At Georgia State University's organic chemistry lab, students are learning that sustainability isn't an afterthought—it's woven into the very experiments they conduct. In the CHEM 3110 undergraduate course, researchers have quietly begun rewriting the script of science education, trading hazardous materials and outdated methods for practices that protect both students and the planet.
The initiative matters because higher education sets the tone for how the next generation of scientists will think and work. When students experience green chemistry in their formative years, they don't just memorize concepts; they develop instincts. Principal Academic Professional Jianmei Cui, who led the study now published in the Journal of Chemical Education, sees this shift happening in real time. "Students aren't just learning about green chemistry concepts, they're experiencing them directly in the lab," Cui explained. "Many students believe these practices will help them develop habits that extend beyond the laboratory and into their daily lives."

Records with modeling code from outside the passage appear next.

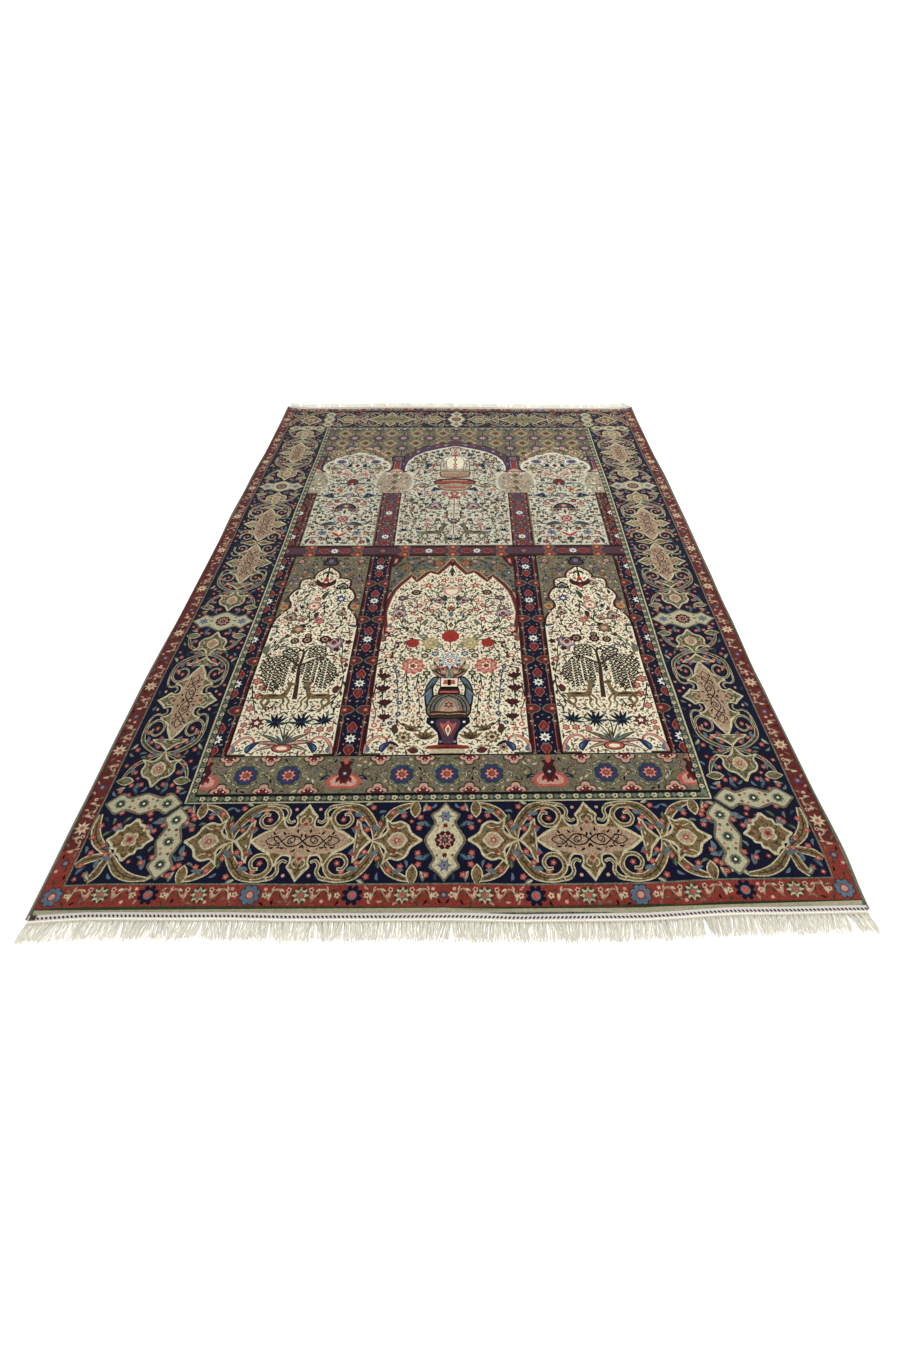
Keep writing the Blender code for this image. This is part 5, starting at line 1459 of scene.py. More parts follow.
# kinds and yarns of sprigs, picked in turn
LIGHT_SPRIGS = (
    ("pair", "moss"), ("bud", "maroon"), ("pair", "brown"), ("pair", "teal"), ("dot", "coral"),
    ("pair", "moss"), ("bud", "madder"), ("pair", "olive"),
)
TINY_SPRIGS = (("leaf", "moss"), ("leaf", "brown"), ("dot", "madder"), ("leaf", "olive"))
VINE_SPRIGS = (
    (("moss", "brown"), "coral"), (("moss", "sage"), "madder"), (("teal", "moss"), "slate"),
    (("brown", "moss"), "russet"), (("moss", "olive"), "plum"),
)
COLUMN_SPRIGS = (("leaf", "sage"), ("dot", "russet"), ("leaf", "slate"), ("leaf", "celadon"), ("dot", "tan"))
DARK_SPRIGS = (("leaf", "slate"), ("dot", "russet"), ("leaf", "sage"), ("leaf", "teal"), ("dot", "brick"),
               ("leaf", "slate"))
OLIVE_SPRIGS = (
    ("leaf", "moss"), ("leaf", "ink"), ("dot", "rose"), ("leaf", "gold"), ("leaf", "slate"),
    ("bud", "madder"), ("leaf", "cream"), ("dot", "madder"),
)
RED_SPRIGS = (("leaf", "moss"), ("leaf", "tan"), ("dot", "rose"), ("leaf", "ink"), ("leaf", "olive"))


def sprig(kind, yarn, size):
    """A pair of leaves, one leaf, a bud or a dot."""
    if kind == "pair":
        return [(ribbon([-size * 0.9 + 0j, 0j], 1.4), "brown"),
                (leaf(size * 1.35, size * 0.62, 0.5, 3) * cmath.exp(0.75j), yarn),
                (leaf(size * 1.35, size * 0.62, -0.5, 3) * cmath.exp(-0.75j), "moss"),
                (lobes(size * 0.4, 5, 0.3, 2) + size * 0.5, "russet")]
    if kind == "leaf":
        return [(leaf(size * 1.9, size * 0.75, 0.7, 3) - size * 0.9, yarn)]
    if kind == "bud":
        return [(leaf(size * 1.5, size * 0.9, 0.0, 3) - size * 0.7, yarn), (oval(size * 0.3), "tan"),
                (leaf(size * 1.1, size * 0.4, 0.8, 2) - size * 1.5, "moss")]
    return [(lobes(size * 0.66, 5, 0.3, 2), yarn), (oval(size * 0.24, points=4), "cream")]


def vine(leaves, bloom, size):
    """A short curving stem with leaves along it and a bloom at its tip."""
    line = smooth([-size + 0j, -0.45 * size + 0.35 * size * 1j, 0.2 * size - 0.1j * size,
                   0.8 * size + 0.3j * size], 4)
    tip = line[-1]
    return twig(line, 1.8, "brown", leaves, size * 0.40, size * 0.78, start=size * 0.2) + [
        (lobes(size * 0.42, 5, 0.3) + tip, "brown"), (lobes(size * 0.32, 5, 0.3) + tip, bloom),
        (oval(size * 0.12) + tip, "ivory"),
    ]


SEARCH_STEP = 1.5            # squares of the chart between the spots that are tried


def fill_gaps(grounds, box_corners, reach, sprigs, seed):
    """Sets sprigs on bare ground, each at least its own reach from everything else."""
    left, bottom, right, top = box_corners
    xs = np.arange(left, right, SEARCH_STEP)
    ys = np.arange(bottom, top, SEARCH_STEP)
    spots = (xs[None, :] + 1j * ys[:, None]).ravel()
    patch, _ = topmost(spots)
    bare = np.isin(patch, grounds).reshape(len(ys), len(xs))
    ring = int(round(reach / SEARCH_STEP))
    offsets = [(i, j) for i in range(-ring, ring + 1) for j in range(-ring, ring + 1)
               if i * i + j * j <= ring * ring + 1]
    picker = random.Random(seed)
    order = [(row, col) for row in range(ring, len(ys) - ring) for col in range(ring, len(xs) - ring)]
    picker.shuffle(order)
    count = 0
    for row, col in order:
        if not bare[row, col] or not all(bare[row + i, col + j] for i, j in offsets):
            continue
        kind, yarn = sprigs[count % len(sprigs)]
        motif = vine(kind, yarn, reach * 1.25) if isinstance(kind, tuple) else sprig(kind, yarn, reach * 1.05)
        put(motif, xs[col] + 1j * ys[row], turn=picker.uniform(0, 360))
        for i, j in offsets:
            bare[row + i, col + j] = False
        count += 1


fill_gaps((border_ground,), (0, 24, 379, 1186), 4.4, DARK_SPRIGS, 11)
PANELS = (side_arch, middle_arch, side_bulb, middle_round)
fill_gaps(PANELS, (0, 182, 260, 1000), 7.4, VINE_SPRIGS, 21)
fill_gaps(PANELS, (0, 182, 260, 1000), 3.6, LIGHT_SPRIGS, 12)
fill_gaps((side_arch, middle_arch), (0, 182, 260, 600), 2.2, TINY_SPRIGS, 13)
fill_gaps(column_grounds, (98, 182, 278, 802), 2.3, COLUMN_SPRIGS, 16)
fill_gaps((side_ground, middle_ground, lattice_ground, band_ground), (0, 127, 278, 1082), 3.4, OLIVE_SPRIGS,
          14)
fill_gaps((guard_ground, side_brick), (0, 2, 398, 1197), 3.2, RED_SPRIGS, 15)

# ----------------------------------------------------------------------------------------
# The chart becomes the knotted face: one flat partition, each triangle in the yarn that lies
# on top there, cut into the closed pieces that the stripes divide it into.

GRID_STEP = 10.0             # spare points, so that the face can follow the ripples


def partition(points, edges):
    """Triangles over points and edges that may cross: points, triangles, patches, stripes."""
    out = delaunay_2d_cdt([Vector(p) for p in points], edges, [], 0, 1e-4, False)
    plane = np.array([(v.x, v.y) for v in out[0]])
    tris = np.array([tri for tri in out[2] if len(tri) == 3])
    middles = plane[tris].mean(axis=1)
    top, stripes = topmost(middles[:, 0] + 1j * middles[:, 1])
    kept = stripes >= 0
    return plane, tris[kept], np.array(chart_yarns)[top[kept]], stripes[kept]


def weave_chart():
    """The right half of the chart as triangles, with no edges left inside a patch of one yarn."""
    points = []
    edges = []
    for shape in chart_shapes:
        first, count = len(points), len(shape)
        points.extend(zip(shape.real, shape.imag))
        edges.extend((first + k, first + (k + 1) % count) for k in range(count))
    plane, tris, yarns, stripes = partition(points, edges)
    look = yarns + 100 * stripes
    owner = {}
    for number, (a, b, c) in enumerate(tris.tolist()):
        owner[a, b] = owner[b, c] = owner[c, a] = number
    seams = [(a, b) for (a, b), number in owner.items()
             if (b, a) not in owner or (a < b and look[number] != look[owner[b, a]])]
    used, seams = np.unique(np.array(seams), return_inverse=True)
    points = plane[used].tolist()
    for x in np.arange(GRID_STEP / 2, PILE[0], GRID_STEP):
        points.extend((x, y) for y in np.arange(PILE[1] + GRID_STEP / 2, PILE[2], GRID_STEP))
    return partition(points, seams.reshape(-1, 2).tolist())


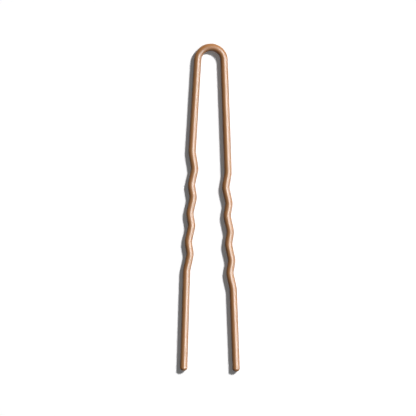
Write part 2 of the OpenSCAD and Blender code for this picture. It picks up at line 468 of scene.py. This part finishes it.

What makes this work remarkable is how organic it has grown. The green chemistry initiative at Georgia State wasn't mandated from above; it was driven by student demand. Members of the Green Chemistry Awareness Club, a student-led organization promoting sustainability on campus, pushed for change. Faculty listened, collaborated, and together they began redesigning laboratory exercises to reduce environmental impact while keeping the science rigorous and meaningful.
The results speak to a new model for undergraduate science education. Rather than bolting sustainability onto existing curricula as an optional module, Georgia State integrated green chemistry directly into standard coursework. This means students studying organic chemistry now use fewer hazardous materials and safer experimental methods—creating healthier learning environments that don't sacrifice educational quality. The practical benefits compound: reduced chemical waste, lower costs, safer working conditions, and students who graduate with a different mental framework about how science should be practiced.
The case study published by Jianmei Cui and co-authors, including Jissel Cabrera-Franco, offers a blueprint that other universities can adapt. It demonstrates how intentional redesign of laboratory activities—optimizing experimental methods rather than simply eliminating them—allows institutions to maintain academic rigor while cutting environmental footprint. For chemistry departments wrestling with how to modernize their teaching labs, this proof of concept provides both the inspiration and the practical roadmap.
What emerges from Georgia State's experience is a simple truth: students care deeply about sustainability, and they respond when their educational environment reflects those values. They work harder, engage more thoughtfully, and leave the classroom with something more valuable than a grade—they leave with demonstrated experience in solving real problems. The green chemistry initiative isn't a distraction from science education; it's an enhancement of it. It teaches students that innovation, responsibility, and rigorous thinking aren't in tension with each other. They're intertwined. As universities across the country grapple with their environmental impact and their obligation to educate students for an uncertain future, Georgia State's quiet revolution offers a reminder: sometimes the biggest changes begin when faculty and students decide, together, that the old way isn't good enough anymore.